An anchor statement can best be understood as a distillation of what you want your career to be about. It’s the thesis from which the rest of your brand originates. It can’t be disingenuous, either. Your anchor statement has to communicate what Ideal You wants to be seen as.

“When you meet someone at a cocktail party, you have to have something that people understand,” Leland explained to me. “You may have specialties. Your main thing you’re focused on is a brand in and of itself.” During the exercise, Leland and I arrived at an anchor statement. Here’s what she recommended I say about myself whenever I meet someone at a party:

I’m a user-friendly business journalist with Fast Company, but I write about it in an accessible and entertaining way.

This is… not something I would normally use on my own!
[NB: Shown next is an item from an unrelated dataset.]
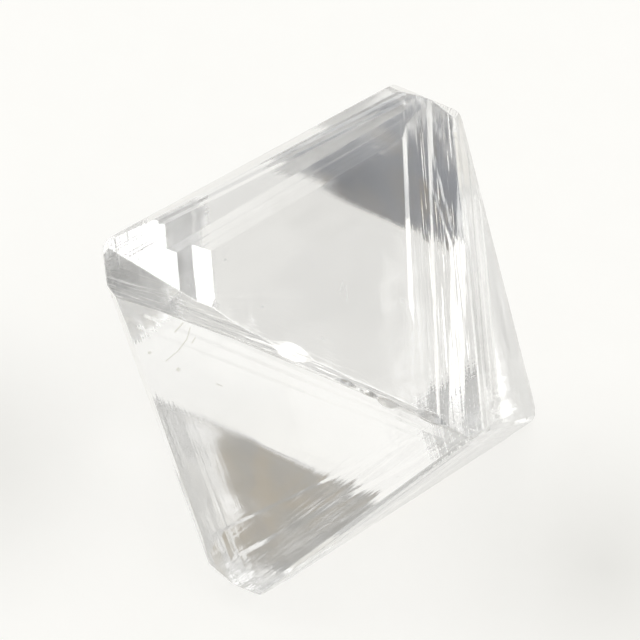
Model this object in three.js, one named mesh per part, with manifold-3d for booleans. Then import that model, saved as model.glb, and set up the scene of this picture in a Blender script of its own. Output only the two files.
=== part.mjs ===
// A rough diamond: one clear octahedral crystal, lying on one of its eight faces.
//
// Millimetres, +Z up. The crystal rests on its flat lower face at z = 0, its upper face is
// level, and the origin is under the middle of its bounding box.
//
// The solid is worked out from planes. Eight octahedron planes at unequal distances bound the
// body. Thin growth layers lie on the faces, and their rims are the growth steps. Bevels cut
// the twelve edges, blunt facets the six tips, and a few low facets the layers of the top
// face. Small triangular etch pits and chips along the edges are taken out last.

import * as THREE from 'three';
import { ConvexGeometry } from 'three/addons/geometries/ConvexGeometry.js';
import { mergeVertices } from 'three/addons/utils/BufferGeometryUtils.js';
import Module from 'manifold-3d';

const wasm = await Module();
wasm.setup();

// ------------------------------------------------------------------ driving dimensions

// The six tips, as directions along the crystal's own axes a, b and c.
const TIPS = {
  east: new THREE.Vector3(1, 0, 0),
  west: new THREE.Vector3(-1, 0, 0),
  north: new THREE.Vector3(0, 1, 0),
  south: new THREE.Vector3(0, -1, 0),
  southeast: new THREE.Vector3(0, 0, 1),
  northwest: new THREE.Vector3(0, 0, -1),
};

// Distance from the crystal's middle to a tip, before the tip is blunted.
const TIP_REACH = 4.1;

// The eight faces: the three tips each one spans, its distance from the crystal's middle, and
// how far it leans off the ideal octahedron plane, as a turn in degrees about a, b and c.
const FACES = {
  top: { tips: ['west', 'north', 'southeast'], distance: 2.135, lean: [0, 0, 0] },
  rest: { tips: ['east', 'south', 'northwest'], distance: 2.44, lean: [0, 0, 0] },
  upperSouth: { tips: ['west', 'south', 'southeast'], distance: 2.64, lean: [0, 0, 0] },
  upperEast: { tips: ['east', 'north', 'southeast'], distance: 2.49, lean: [1.8, 0, -1.75] },
  upperNorthwest: { tips: ['west', 'north', 'northwest'], distance: 2.325, lean: [0, 0, 0] },
  lowerWest: { tips: ['west', 'south', 'northwest'], distance: 2.285, lean: [0, 0, 0] },
  lowerNorth: { tips: ['east', 'north', 'northwest'], distance: 2.415, lean: [0.1, -1.2, -1.05] },
  lowerSoutheast: { tips: ['east', 'south', 'southeast'], distance: 2.81, lean: [-1.8, -0.4, 1.45] },
};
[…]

At first, the marketing-speak sounded very foreign to my untrained ears, but I understood its value, providing wind in the sails for my otherwise rudderless personal brand. I had to ask: Why the user-friendly part? I would have settled for easy-to-understand. Or approachable. “You want to be able to take the conversation deeper,” she said. You want to “engage people in a conversation with who you are and what you do.”

The most valuable lesson I learned, though, is that being authentic and putting your best foot forward are not mutually exclusive. Not being an idiot also helps. On the right platform, it’s okay to highlight your accomplishments from time to time. It sharpens you into focus.